> INSTRUCTION
Show all lines of the listing that hold the word "script".

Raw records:
++++++++

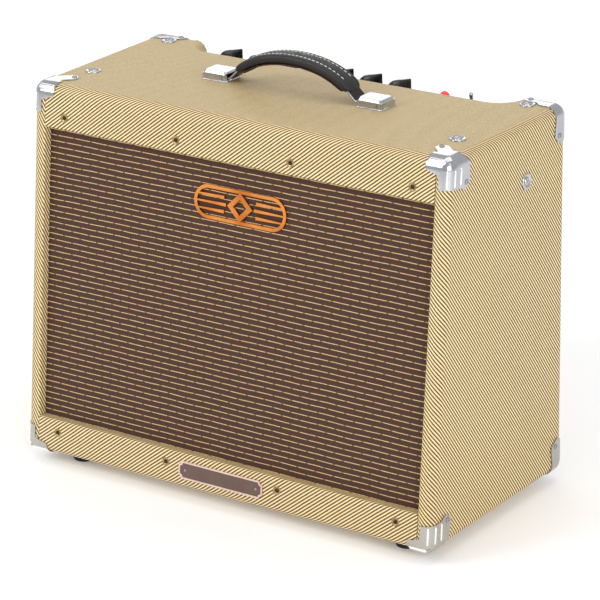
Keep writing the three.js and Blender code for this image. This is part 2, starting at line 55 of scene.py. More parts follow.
right_low, right_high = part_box("side_panel_right")
HALF_WIDTH = right_high.x
BASE = right_low.z
TOP = right_high.z
HEIGHT = TOP - BASE
BACK = right_high.y
DEPTH = 288 * MM
LEAN = 44 * MM
LEAN_ANGLE = math.atan2(LEAN, HEIGHT)
BOARD = 18 * MM
SEAM = HALF_WIDTH - BOARD
CORNER = 14 * MM
EDGE = 11 * MM
SOFT = 2.5 * MM  # small rounding where cloth turns over an inner edge
TURN_IN = 13.4 * MM  # how far the cloth runs on into the openings
FRONT = BACK - DEPTH
OPENING_BOTTOM = 45.3 * MM
OPENING_TOP = 392 * MM
SUPPORT = 0.6 * MM  # a narrow ring that keeps flat faces flat when shaded smooth

CABINET = "cabinet"


def front_y(z):
    """Where the leaning front is at a height above the floor."""
    return FRONT + LEAN * (z - BASE) / HEIGHT


def on_front(depth, slope):
    """(y, z) of a point at a depth behind the leaning front and a distance up its slope."""
    cos, sin = math.cos(LEAN_ANGLE), math.sin(LEAN_ANGLE)
    return FRONT + depth * cos + slope * sin, BASE - depth * sin + slope * cos


# ------------------------------------------------------------------ mesh helpers


def mesh_object(name, verts, faces, uvs=None, face_materials=None):
    """A smooth-shaded mesh object; uvs holds one pair for each vertex, in metres of cloth."""
    mesh = bpy.data.meshes.new(name)
    mesh.from_pydata([tuple(v) for v in verts], [], faces)
    if uvs is not None:
        layer = mesh.uv_layers.new(name="cloth")
        for loop in mesh.loops:
            layer.data[loop.index].uv = uvs[loop.vertex_index]
    for polygon in mesh.polygons:
        polygon.use_smooth = True
        if face_materials:
            polygon.material_index = face_materials[polygon.index]
    mesh.validate()
    obj = bpy.data.objects.new(name, mesh)
    bpy.context.scene.collection.objects.link(obj)
    return obj


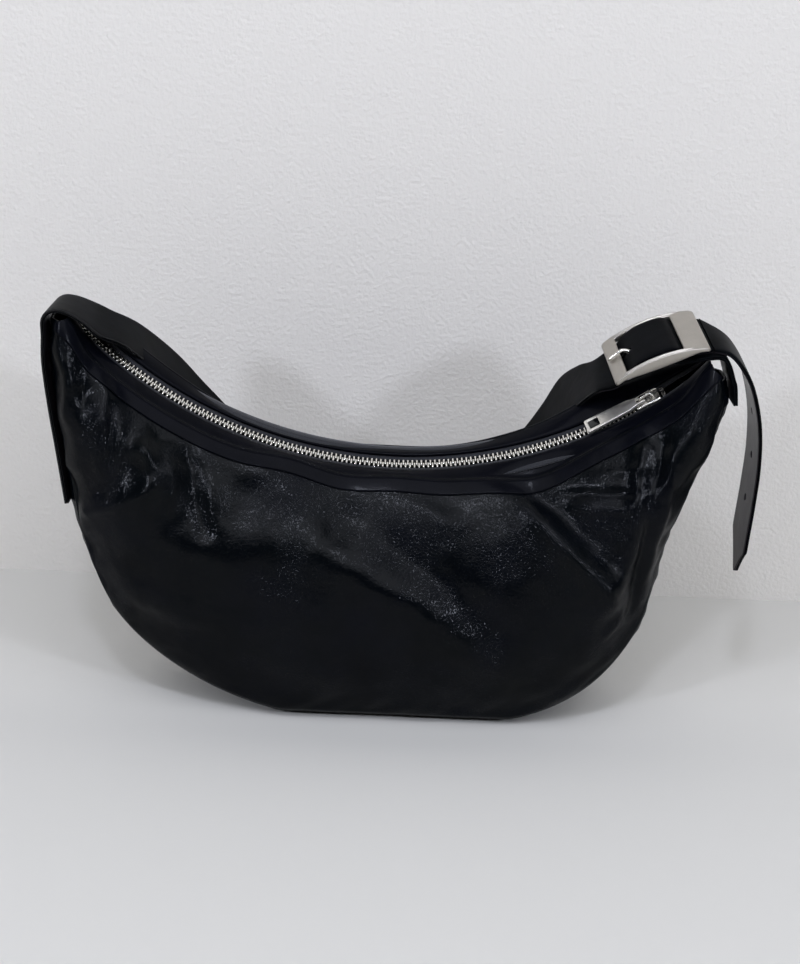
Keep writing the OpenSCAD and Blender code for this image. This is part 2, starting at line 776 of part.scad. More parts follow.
module strap_tail() {
  color(strap_color) tail_sheet(0, strap_t);
}
module strap_tail_backing() {
  color(backing_color) tail_sheet(-backing_t, -glue_gap);
}

// The chape wraps the centre bar and runs under the strap to the right tip, where it is sewn down
chape_w = run_w - over;
chape_t = 2 * wrap_t;
chape_drop = chape_t + strap_all_t + run_gap;
chape_tip_shares = [0.955, 0.975, 0.06];
chape_end_shares = [1, 0.97, 0.94];
function half_rolled(r) = [r[0], r[1] / 2, r[2], 0, 1, r[5] / 2];
chape_rows = concat(
  [
    buckle_row(centre_bar_d / 2, centre_bar_z - wrap_d / 2 + wrap_t),
    buckle_row(tail_x, under_bar(tail_x) - chape_drop),
    half_rolled(buckle_row(end_x - tail_bar_l / 4, under_bar(end_x) - chape_drop))
  ],
  [let (s = chape_tip_shares) [s[0] * half_w, 0, s[1] * tip_h, 0, 1, s[2]]],
  [for (t = chape_end_shares) on_outline(t, seat + wrap_t)]
);
chape_steps = 24;
module chape() {
  color(strap_color)
    difference() {
      union() {
        strip(chape_rows, chape_w, -wrap_t, wrap_t, chape_steps);
        on_buckle() along_bar(chape_w, wrap_d);
      }
      on_buckle() along_bar(buckle_w, centre_bar_d + 2 * wrap_gap);
      prong_slot();
    }
}

// The prong has a ring on the centre bar and rests on the first bar
ring_w = slot_w - 4 * run_gap;
ring_d = wrap_d;
prong_knee = [over - rest_x, arch_z(rest_x) + prong_d / 2 + 2 * run_gap];
prong_end_x = -buckle_l / 2 + rest_bar_l / 5;
prong_end = [prong_end_x, arch_z(prong_end_x) + prong_d / 2 + 2 * run_gap];
module pin_between(p, q) {
  translate([p[0], 0, p[1]])
    rotate([0, atan2(q[0] - p[0], q[1] - p[1]), 0])
      cylinder(d = prong_d, h = norm(q - p), $fn = round_fn);
  translate([q[0], 0, q[1]])
    sphere(d = prong_d, $fn = round_fn);
}
module buckle_prong() {
  color(metal_color)
    on_buckle()
      difference() {
        union() {
          along_bar(ring_w, ring_d);
          pin_between([0, centre_bar_z], prong_knee);
          pin_between(prong_knee, prong_end);
        }
        along_bar(buckle_w, centre_bar_d + wrap_gap);
      }
}

front_panel();
back_panel();
gusset();
front_lining();
back_lining();
gusset_lining();
front_facing();
back_facing();
front_zip_tape();
back_zip_tape();
front_zip_teeth();
back_zip_teeth();
zip_bottom_stop();
zip_top_stops();
slider_top_plate();
slider_bottom_plate();
slider_bridge();
pull_tab();
pull_inlay();
strap_left_end();
strap_left_backing();
strap_main();
strap_main_backing();
strap_buckle_run();
strap_buckle_backing();
strap_tail();
strap_tail_backing();
chape();
buckle_frame();
buckle_centre_bar();
buckle_prong();
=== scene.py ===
# %% [markdown]
# A crescent shoulder bag in crackled black patent leather. It stands on a pale table, its strap
# has dropped behind it, and the strap's tail hangs out of an arched buckle at the right tip.
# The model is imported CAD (the frame); this script dresses it. Sizes are in metres, and tables
# are in millimetres or in shares, as in the part's source, so a place can be read off the bag.

# %% Load the frame
import bpy
import bmesh
import numpy as np
from mathutils import Matrix, Vector


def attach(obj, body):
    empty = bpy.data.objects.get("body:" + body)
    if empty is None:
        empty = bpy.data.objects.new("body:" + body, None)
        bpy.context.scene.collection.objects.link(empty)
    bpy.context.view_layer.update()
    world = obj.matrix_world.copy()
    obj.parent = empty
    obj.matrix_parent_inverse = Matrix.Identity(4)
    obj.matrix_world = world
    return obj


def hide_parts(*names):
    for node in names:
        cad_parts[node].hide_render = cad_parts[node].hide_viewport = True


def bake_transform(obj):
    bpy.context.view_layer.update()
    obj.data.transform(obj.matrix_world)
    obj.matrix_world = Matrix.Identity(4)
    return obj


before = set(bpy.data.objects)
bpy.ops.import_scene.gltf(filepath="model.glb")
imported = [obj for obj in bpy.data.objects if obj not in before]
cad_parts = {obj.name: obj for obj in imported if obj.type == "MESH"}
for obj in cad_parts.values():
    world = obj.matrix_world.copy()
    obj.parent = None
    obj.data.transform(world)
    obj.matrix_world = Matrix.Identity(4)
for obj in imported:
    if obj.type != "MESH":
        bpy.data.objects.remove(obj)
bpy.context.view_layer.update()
MM = 0.001

# %% [markdown]
# A leather piece is a loft: closed loops of points, one after the other, made a skin, with its two
# ends filled. numpy works the points out as whole arrays, and from_pydata puts them into a mesh.
# All loops of a loft have the same even number of points k, so a fill joins point j to point
# k-1-j, which keeps it in quads. Small parts that come by the hundred share one mesh.


# %% Mesh helpers
def mesh_object(name, points, faces, smooth=True):
    """An object at the origin whose mesh has these points, in mm, and these faces."""
    mesh = bpy.data.meshes.new(name)
    mesh.from_pydata((np.asarray(points, float).reshape(-1, 3) * MM).tolist(), [], faces)
    mesh.shade_smooth() if smooth else mesh.shade_flat()
    mesh.validate()
    obj = bpy.data.objects.new(name, mesh)
    bpy.context.scene.collection.objects.link(obj)
    return obj


def side_quads(n, k):
    """Quads of a skin through n closed loops of k points each."""
    cell = np.arange(n * k).reshape(n, k)
    turned = np.roll(cell, -1, axis=1)
    return np.stack([cell[:-1], cell[1:], turned[1:], turned[:-1]], -1).reshape(-1, 4)


def loft(name, loops):
    """A closed skin through loops, an array (n, k, 3) in mm with k even."""
    n, k = loops.shape[:2]
    j = np.arange(k // 2 - 1)
    lid = np.stack([j, j + 1, k - 2 - j, k - 1 - j], -1)
    faces = np.concatenate([side_quads(n, k), lid, lid[:, ::-1] + (n - 1) * k])
    return mesh_object(name, loops, faces.tolist())


def lofts_in_one(name, points, n, k):
    """One mesh of equal small bodies: each has n loops of k points, with its end loops as lids."""
    faces = side_quads(n, k).tolist() + [list(range(k)), list(range(n * k - 1, (n - 1) * k - 1, -1))]
    starts = range(0, points.size // 3, n * k)
    return mesh_object(name, points, [[start + i for i in face] for start in starts for face in faces])


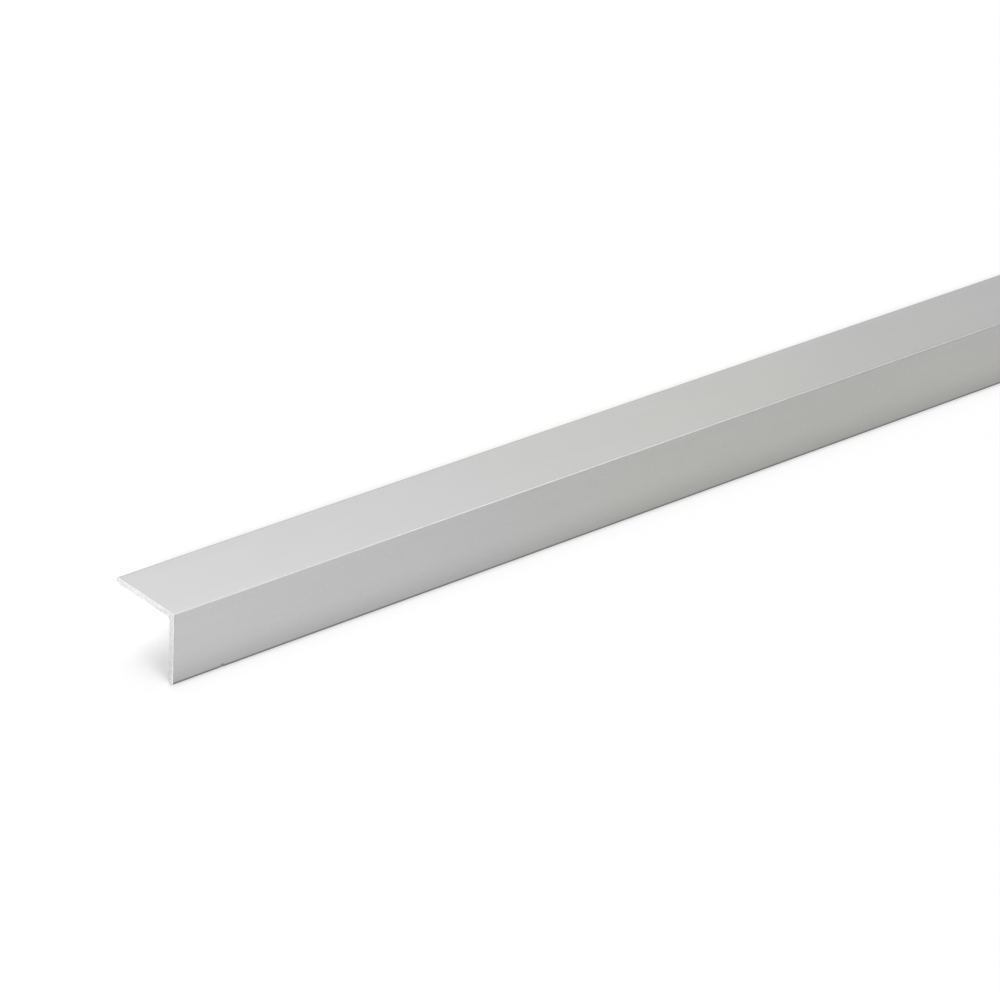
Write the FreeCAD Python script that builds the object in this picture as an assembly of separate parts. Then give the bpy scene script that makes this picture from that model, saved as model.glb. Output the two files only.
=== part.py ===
"""Stainless steel edge trim: one length of unequal-leg angle, cut square at both ends.

Millimetres. The long leg covers the top of a board or step and the short leg covers its front.
The trim is stored as it lies on a floor by itself, ridge up on the two free edges of its legs.
X runs along its length, the short leg faces -Y and the long leg faces +Y.
The origin is under its middle, on the floor.
"""

import FreeCAD, Part

import math
import os

# Driving dimensions
length = 1000.0  # the stock length
long_leg = 21.0  # from the outside corner to the free edge of the top leg
short_leg = 18.0  # from the outside corner to the free edge of the front leg
thickness = 1.5  # of both legs
ridge_radius = 0.3  # outside corner, where the legs meet
root_radius = 1.0  # inside corner
edge_radius = 0.5  # both corners of each free edge


def rounded_outline(corners):
    """Closed wire through (y, z, radius) corners, each rounded by an arc tangent to both its sides."""
    points = [FreeCAD.Vector(0, y, z) for y, z, _ in corners]
    arcs = []
    for i, (_, _, radius) in enumerate(corners):
        to_last = (points[i - 1] - points[i]).normalize()
        to_next = (points[(i + 1) % len(points)] - points[i]).normalize()
        half_angle = to_last.getAngle(to_next) / 2
        setback = radius / math.tan(half_angle)
        inset = radius / math.sin(half_angle) - radius
        start = points[i] + to_last * setback
        middle = points[i] + (to_last + to_next).normalize() * inset
        end = points[i] + to_next * setback
        arcs.append((start, middle, end))

    edges = []
    for i, (start, middle, end) in enumerate(arcs):
        last_end = arcs[i - 1][2]
        edges.append(Part.LineSegment(last_end, start).toShape())
        edges.append(Part.Arc(start, middle, end).toShape())
    return Part.Wire(edges)


def angle_section():
    """The section with its outside corner at the origin, the long leg along +Y and the short leg down."""
    return rounded_outline([
        (0, 0, ridge_radius),
        (long_leg, 0, edge_radius),
        (long_leg, -thickness, edge_radius),
        (thickness, -thickness, root_radius),
        (thickness, -short_leg, edge_radius),
        (0, -short_leg, edge_radius),
    ])


def edge_trim():
    """The whole trim, turned about its ridge until the inner corners of both free edges are level."""
    stock = Part.Face(angle_section()).extrude(FreeCAD.Vector(length, 0, 0))
    rest_angle = math.degrees(math.atan2(short_leg - thickness, long_leg - thickness))
    stock.rotate(FreeCAD.Vector(0, 0, 0), FreeCAD.Vector(1, 0, 0), -rest_angle)
    box = stock.optimalBoundingBox(False, False)
    stock.translate(FreeCAD.Vector(-box.Center.x, -box.Center.y, -box.ZMin))
    return stock


os.makedirs("parts", exist_ok=True)
edge_trim().exportStep("parts/edge_trim.step")
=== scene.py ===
import math

import bpy
import numpy as np
from mathutils import Matrix, Vector


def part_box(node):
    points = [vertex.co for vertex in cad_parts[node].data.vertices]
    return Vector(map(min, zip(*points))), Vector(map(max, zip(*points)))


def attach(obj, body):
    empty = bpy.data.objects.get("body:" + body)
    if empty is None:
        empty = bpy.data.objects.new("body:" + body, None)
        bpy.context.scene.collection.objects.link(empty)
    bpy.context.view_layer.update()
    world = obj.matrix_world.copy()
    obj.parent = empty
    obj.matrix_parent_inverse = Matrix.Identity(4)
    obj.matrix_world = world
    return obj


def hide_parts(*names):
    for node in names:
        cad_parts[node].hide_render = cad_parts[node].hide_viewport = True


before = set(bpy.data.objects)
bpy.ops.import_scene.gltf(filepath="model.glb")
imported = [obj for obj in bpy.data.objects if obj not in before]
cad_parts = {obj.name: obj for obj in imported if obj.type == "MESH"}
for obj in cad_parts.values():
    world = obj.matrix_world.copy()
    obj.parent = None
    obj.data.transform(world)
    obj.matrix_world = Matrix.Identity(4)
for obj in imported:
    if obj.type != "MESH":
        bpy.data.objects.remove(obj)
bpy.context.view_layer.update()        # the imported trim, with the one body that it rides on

mm = 0.001
trimLow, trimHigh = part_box("edge_trim")
trimLength = (trimHigh.x - trimLow.x) / mm


# What the trim is, in millimetres. The section's outside corner is its zero: the long leg runs
# from it along the first axis, and the short leg hangs from it down the second.
trim = {
    "longLeg": 21.0,
    "shortLeg": 18.0,
    "wall": 1.5,
    "ridgeRadius": 0.3,
    "rootRadius": 1.0,
    "edgeRadius": 0.5,        # both corners of each free edge
    "endBreak": 0.07,         # the arris filed round each sawn end
    "arcSteps": 8,
    "flatSteps": 10,
    "capSteps": 6,
    "fineStep": 0.16,         # spacing of the sections at each end
    "fineReach": 17.0,        # how far that spacing goes in
    "stepGrowth": 0.06,       # how much the spacing grows for each millimetre past that
    "coarseStep": 1.6,        # and where it stops growing
    "waveDepth": 0.01,        # how far the rolled flats wander inwards
    "waveLength": 38.0,
    "waveStart": 1.8,         # how far from each end they begin to wander
    "waveFull": 7.8,          # and where they wander fully
}

# What the saw and the rack left on it: each place is millimetres along a leg from the outside
# corner, and along the trim from its near end. Burrs stand into the corner space.
marks = {
    "burrs": [
        {"leg": "long", "at": 13.6, "width": 1.1, "height": 0.30},
        {"leg": "long", "at": 15.4, "width": 0.6, "height": 0.16},
        {"leg": "long", "at": 6.0, "width": 2.4, "height": 0.05},
        {"leg": "short", "at": 16.2, "width": 0.9, "height": 0.26},
        {"leg": "short", "at": 9.5, "width": 2.0, "height": 0.05},
    ],
    "burrReach": 0.22,        # how far along the trim a burr fades out
    "burrBand": 0.2,          # how near the inner flat a point has to be for a burr to move it
    "nickAlong": 13.7,
    "nickLength": 0.55,
    "nickDepth": 0.12,
    "nickSpread": 0.5,        # square millimetres over which it fades round the free edge
}


def flatRun(start, stop, steps):
    # start + (stop - start) * t, where t = (1 - cos(pi k / steps)) / 2 crowds points at both corners;
    # the outward normal is the run's direction turned a quarter turn clockwise
    t = (1 - np.cos(np.pi * np.arange(steps) / steps)) / 2
    run = np.subtract(stop, start)
    normal = np.array([run[1], -run[0]]) / np.hypot(*run)
    return np.asarray(start) + t[:, None] * run, np.repeat(normal[None], steps, axis=0)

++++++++

> OUTPUT BELOW
# The model is imported CAD (the frame); this script dresses it. Sizes are in metres, and tables
Write the FreeCAD Python script that builds the object in this picture as an assembly of separate parts. Then give the bpy scene script that makes this picture from that model, saved as model.glb. Output the two files only.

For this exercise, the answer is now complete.